Note : certains valeurs représentées par plusieurs champs peuvent être « indivisibles ». Par exemple, il ne faut pas que, durant le dédoublonnage, vous preniez la ville d’une adresse donnée afin de la combiner avec le code postal d’une autre.

Note importante. Si vous n’avez pas bien normalisé la structure de données, vous pouvez avoir des problèmes. Par exemple, dans les données des sociétés (clients/fournisseurs) vous avez deux champs PHONE1 et PHONE2. Si vous constatez un doublon, vous allez vous retrouver (potentiellement) avec quatre téléphones (une société peut en avoir plusieurs). La question qui va rapidement se poser « quel téléphone garder » est incorrecte – il faut conserver les quatre (ou autant qu’il y a) en faisant « sortir » les téléphones / mails / faxes / etc pour les regrouper dans un objet « moyens de contact ».
Exemple de la règle « 0, 1 ou infini » en action !

Surchargement

Avec ce mode, vous obtenez un résultat « presque bon », mais il reste un nombre de cas « à corriger ». C’est généralement à ce moment que le chef de projet propose une idée de « surchargement ».

Voici l’idée :

  • il est possible de consolider les « golden records en automatique » ;
  • il faut créer une interface (UI graphique / fichiers / etc) qui permet aux utilisateurs de corriger les cas restants.

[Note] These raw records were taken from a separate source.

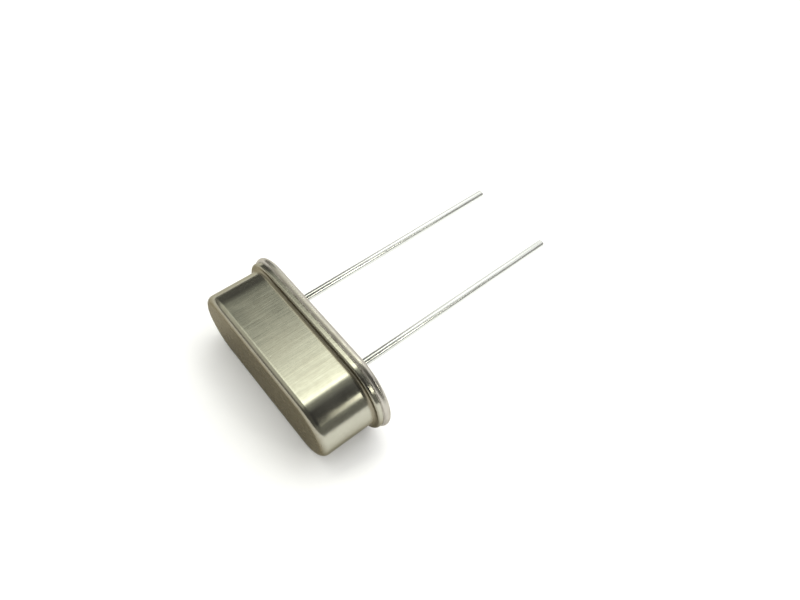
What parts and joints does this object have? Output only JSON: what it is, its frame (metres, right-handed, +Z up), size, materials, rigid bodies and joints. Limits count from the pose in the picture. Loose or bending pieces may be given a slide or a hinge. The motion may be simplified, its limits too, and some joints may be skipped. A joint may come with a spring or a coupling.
{
  "type": "two-lead quartz crystal",
  "caption": "Low metal can with round ends, closed by a flanged base that two long straight wire leads pass through in glass; a quartz strip on spring clips is sealed inside.",
  "frame": {"origin": "on the ground plane, under the middle of the part's bounding box", "axes": "+X along the lead pitch, from the left lead to the right one; +Y from the closed end towards the lead tips; +Z up, out of the flat side that faces up, as the part lies at rest"},
  "size_m": [0.011, 0.017, 0.0046],
  "materials": {
    "can_metal": "drawn nickel-plated metal, satin to bright, with fine draw marks along its height",
    "base_metal": "nickel-plated steel, satin",
    "seal_glass": "dark fused sealing glass, glossy",
    "lead_wire": "bright tin-plated wire with fine drawing lines",
    "clip_metal": "thin spring strip, rolled finish",
    "quartz": "lapped and etched quartz, slightly hazy",
    "electrode_film": "evaporated silver film",
    "conductive_adhesive": "silver-filled epoxy, matt and grainy"
  },
  "bodies": {
    "root": {"can": "can_metal", "base_plate": "base_metal", "glass_seal_left": "seal_glass", "glass_seal_right": "seal_glass", "lead_left": "lead_wire", "lead_right": "lead_wire", "spring_clip_left": "clip_metal", "spring_clip_right": "clip_metal", "quartz_blank": "quartz", "electrode_top": "electrode_film", "electrode_bottom": "electrode_film", "adhesive_left": "conductive_adhesive", "adhesive_right": "conductive_adhesive"}
  },
  "joints": []
}
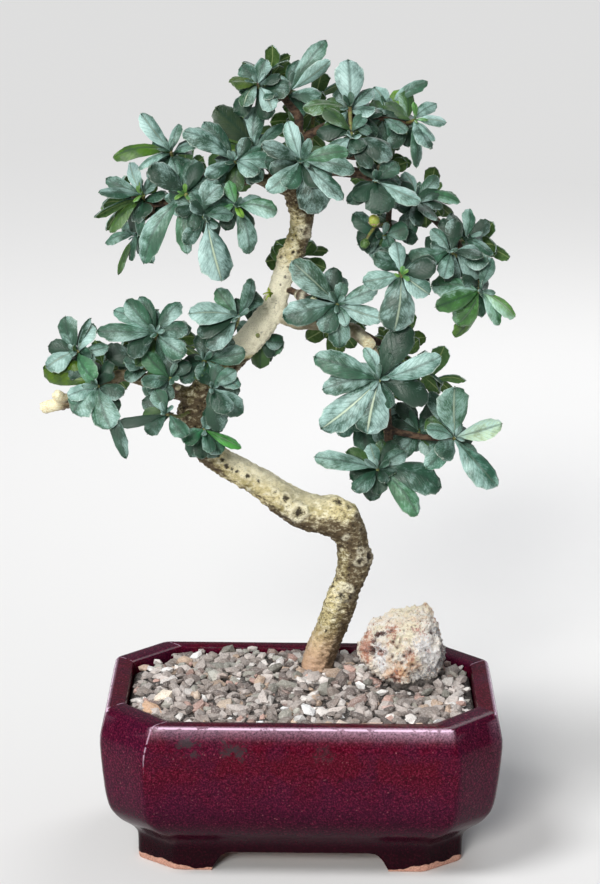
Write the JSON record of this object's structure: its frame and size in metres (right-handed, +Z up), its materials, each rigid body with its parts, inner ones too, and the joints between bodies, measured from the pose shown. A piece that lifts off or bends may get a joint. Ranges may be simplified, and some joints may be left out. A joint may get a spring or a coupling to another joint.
{
  "type": "fukien tea bonsai",
  "caption": "Fukien tea bonsai trained in an S curve, with toothed dark green leaves, in a glazed eight-cornered pot on feet, with gravel and a rock.",
  "frame": {"origin": "on the surface that the pot's feet stand on, under the middle of the whole object's bounding box", "axes": "+Z up, -Y towards the front of the tree, +X to its right; the longest extent is the height, along Z"},
  "size_m": [0.2412, 0.1702, 0.4077],
  "materials": {
    "glaze": "gloss",
    "compost": "matt",
    "gravel": "matt",
    "rock": "rough",
    "bark": "matt",
    "leaf": "satin",
    "berry": "satin",
    "petal": "matt"
  },
  "bodies": {
    "root": {"pot": "glaze", "soil": "compost", "gravel": "gravel", "rock": "rock", "trunk": "bark", "berry_sprig": "berry", "flower_sprig": "petal", "shoot_crown_left_1": "leaf", "shoot_crown_left_2": "leaf", "shoot_crown_left_3": "leaf", "shoot_crown_left_4": "leaf", "shoot_crown_left_5": "leaf", "shoot_crown_left_6": "leaf", "shoot_crown_left_7": "leaf", "shoot_crown_top_1": "leaf", "shoot_crown_top_2": "leaf", "shoot_crown_top_3": "leaf", "shoot_crown_top_4": "leaf", "shoot_crown_top_5": "leaf", "shoot_crown_front": "leaf", "shoot_crown_right_1": "leaf", "shoot_crown_right_2": "leaf", "shoot_crown_right_3": "leaf", "shoot_crown_right_4": "leaf", "shoot_crown_right_5": "leaf", "shoot_crown_right_6": "leaf", "shoot_crown_right_7": "leaf", "shoot_middle_right": "leaf", "shoot_middle_left": "leaf", "shoot_middle_back": "leaf", "shoot_lower_right_1": "leaf", "shoot_lower_right_2": "leaf", "shoot_lower_right_3": "leaf", "shoot_lower_right_4": "leaf", "shoot_lower_right_5": "leaf", "shoot_lower_left_1": "leaf", "shoot_lower_left_2": "leaf", "shoot_lower_left_3": "leaf", "shoot_lower_left_4": "leaf", "shoot_lower_left_5": "leaf", "shoot_lower_left_6": "leaf", "shoot_lower_left_7": "leaf", "shoot_lower_left_8": "leaf", "shoot_lower_left_9": "leaf", "shoot_crown_back_1": "leaf", "shoot_crown_back_2": "leaf", "shoot_crown_back_3": "leaf", "shoot_crown_back_4": "leaf", "shoot_crown_back_5": "leaf", "shoot_crown_back_6": "leaf", "shoot_crown_back_7": "leaf", "shoot_crown_back_8": "leaf", "shoot_crown_back_9": "leaf", "shoot_lower_back_1": "leaf", "shoot_lower_back_2": "leaf", "shoot_lower_back_3": "leaf", "shoot_lower_back_4": "leaf", "shoot_lower_back_5": "leaf", "shoot_lower_back_6": "leaf"}
  },
  "joints": []
}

Voici le premier sentiment que j’ai :

Pourquoi il faut réfléchir encore une fois ?

  • vous pouvez probablement modifier les données à la source – dans ce cas c’est la meilleure solution car vos SI vont profiter de votre effort d’analyse de données – et en prime, vous n’avez pas besoin de complexifier les traitements ;
  • posez la problématique et vous allez vous rendre compte qu’il est probable que ce ne soit pas si gênant d’avoir quelques cas erronés, en comparaison avec l’effort de dev à fournir pour les régler ;
  • même si vous décidez se lancer vers le surchargement, il faudra répondre à certaines questions :
    • À quoi se colle exactement le surchargement quand les données continuent de vivre ?
    • Est-ce que le surchargement est perpétuel, i.e. si en futur les données se changent dans SI source, faut-il le lever ? Si oui – comment vous allez identifier ce cas ?
    • Si le « golden record » est issu du groupe qui contient des faux positifs, faut-il supprimer le surchargement durant le split ?
    • Si on identifie encore un objet à mettre dans le groupe de doublons (faux négatif), faut-il lever le surchargement ?

Comment faire (assez) bien sans se casser la tête ?

  • Nous pouvons coller le surchargement à l’ID unique obtenu après le rapprochement (si vos IDs sont stables et ne se changent pas d’une exécution à l’autre) et sur la valeur surchargée.
  • Nous allons continuer à surcharger tant que le résultat de dédoublonnage reste le même (malgré les changements potentiels dans le contenu de grappe de rapprochement).

Voici un exemple – le surchargement « saute » que si la valeur se modifie :

Conclusion

Une fois le rapprochement fini, le reste de traitement sera assez mécanique si vous suivez l’algorithme.

Une seule chose à se souvenir c’est que vos utilisateurs ne seront jamais satisfaits à 100% des résultats issus d’un dédoublonnage automatique – c’est à vous d’être patient et pédagogue.

Bonne santé à vous et à vos systèmes.